Nigeria needs to be restructured. We must embrace restructuring as something that must be done to fix Nigeria’s broken systems and not just a campaign gimmick that we fish out of our magic hats and deny after we have gotten what we want.
Let me say this: The Restructuring that I, Atiku Abubakar, envisions, will see no state receive less money from the federation account than it currently does. I hope that will ease the anxieties of some who oppose restructuring. Restructuring will not cheat you. It will free you.
When I was in government, we reduced recurrent expenditure by introducing the monetization Policy and by privatizing many government enterprises, especially those that were consuming resources without generating revenue. Those policies have been bastardized today and we have seen a ballooning of our recurrent expenditure and shrinkage of our capital expenditure. We must return to the basics.

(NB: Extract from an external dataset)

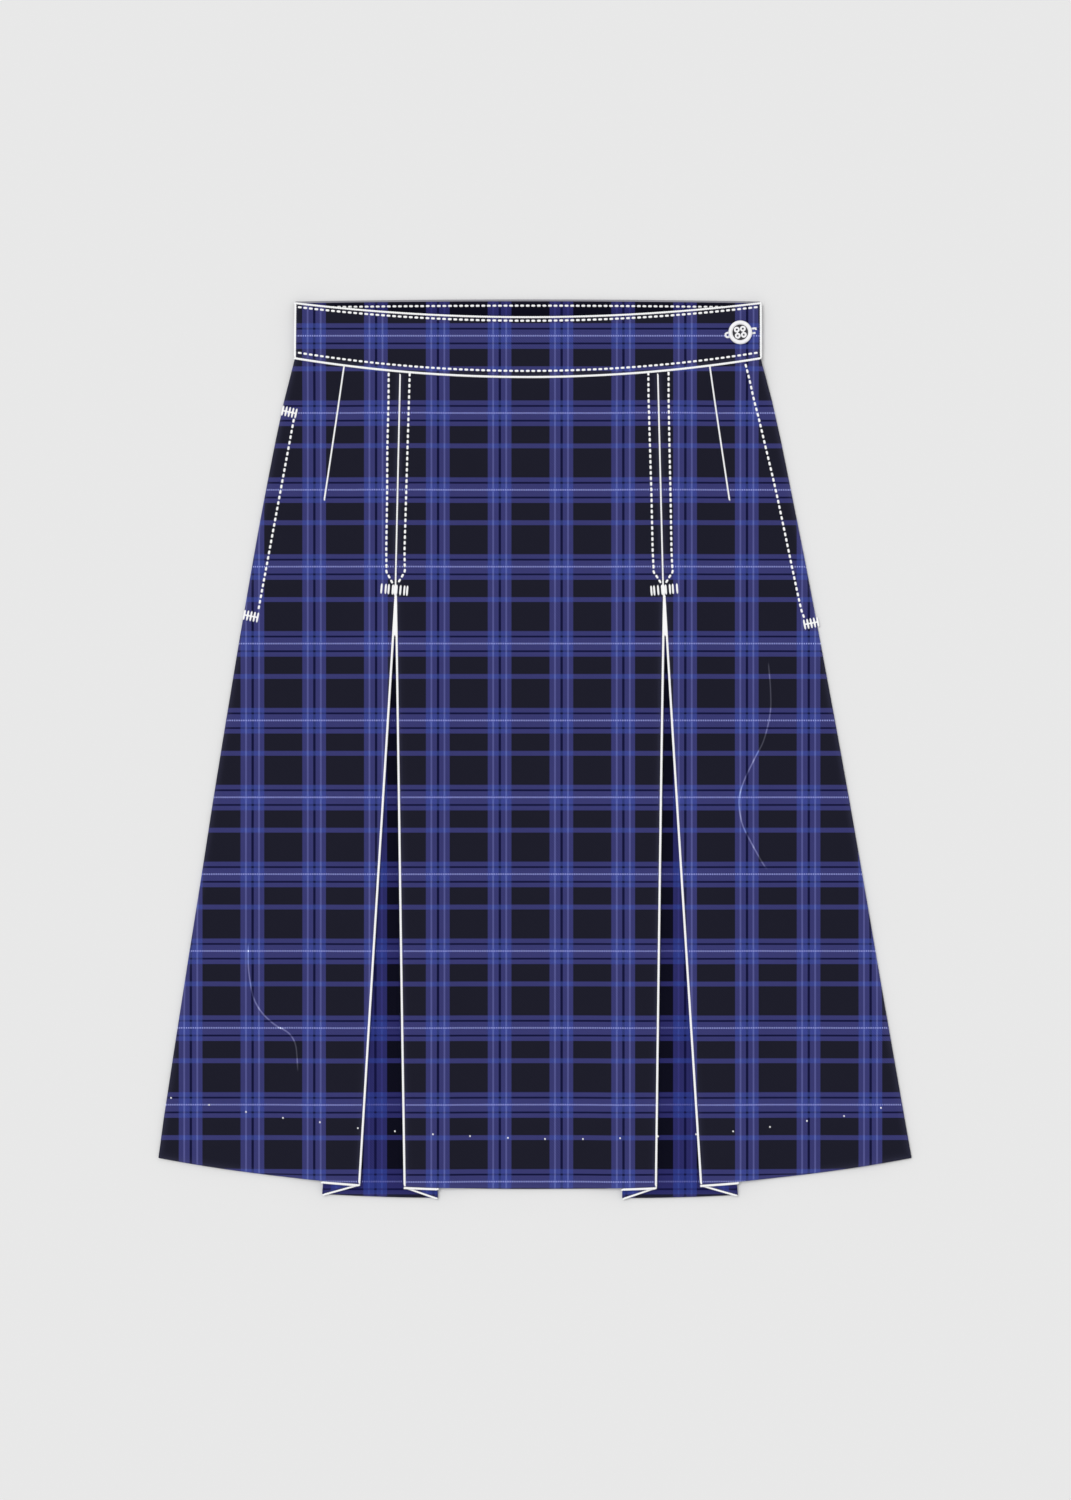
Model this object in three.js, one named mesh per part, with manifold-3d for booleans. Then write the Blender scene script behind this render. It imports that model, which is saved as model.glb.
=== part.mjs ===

We cannot spend 70% of our budget on recurrent expenditure at a time Nigeria has more unemployed or underemployed people than the entire population of the Republic of Cameroon.
Many of you in the audience and those of you watching from home may be surprised to know that when I was a teenager, the Saudi Royal Family came to Nigeria for medical tourism and precisely to the University College Hospital, Ibadan.
Can you imagine how I feel that now that I am an adult, Nigerians, and especially our leaders, are Africa’s Number One medical tourists.
We have to enact laws to prevent leaders from diverting public funds from the public health sector to the treatment of the elite in the best hospitals abroad. If you can afford it from your own private resources, then pay for it. But do not make the tax payer pay for it.
We are in critical times, and as I conclude, I want to urge a paradigm shift in Nigeria. Our elite are treated in Europe. Big Brother Naija is being broadcast from South Africa and Nike is unveiling our FIFA World Cup Jersey in London. Is this the extent to which we have outsourced Nigeria? As far as I am concerned, if it concerns Nigeria, it must be done in Nigeria, not abroad. Not abroad.
Finally, let me say to Borno, Benue, Taraba, Adamawa, Plateau, Kaduna and now Zamfara, I feel your pains on the recent deaths you have suffered and the time has come for all Nigerians to say together, no more! These senseless killings must end!
As a wise-man once said, that no one’s religious, economic or social interests is worth the shedding of blood.
We must accept that the difference between Nigerians is not North and South, Christian and Muslim or PDP and APC. The difference is between good and bad people and we must demonstrate that the good are much more than the bad.
Let me once again thank the organizers of the Silverbird Man of the Year Award for inviting me to give this keynote speech. Distinguished Senator Ben Bruce, please carry on with your common sense messages.
Thank you ladies and gentlemen and may God bless Nigeria!”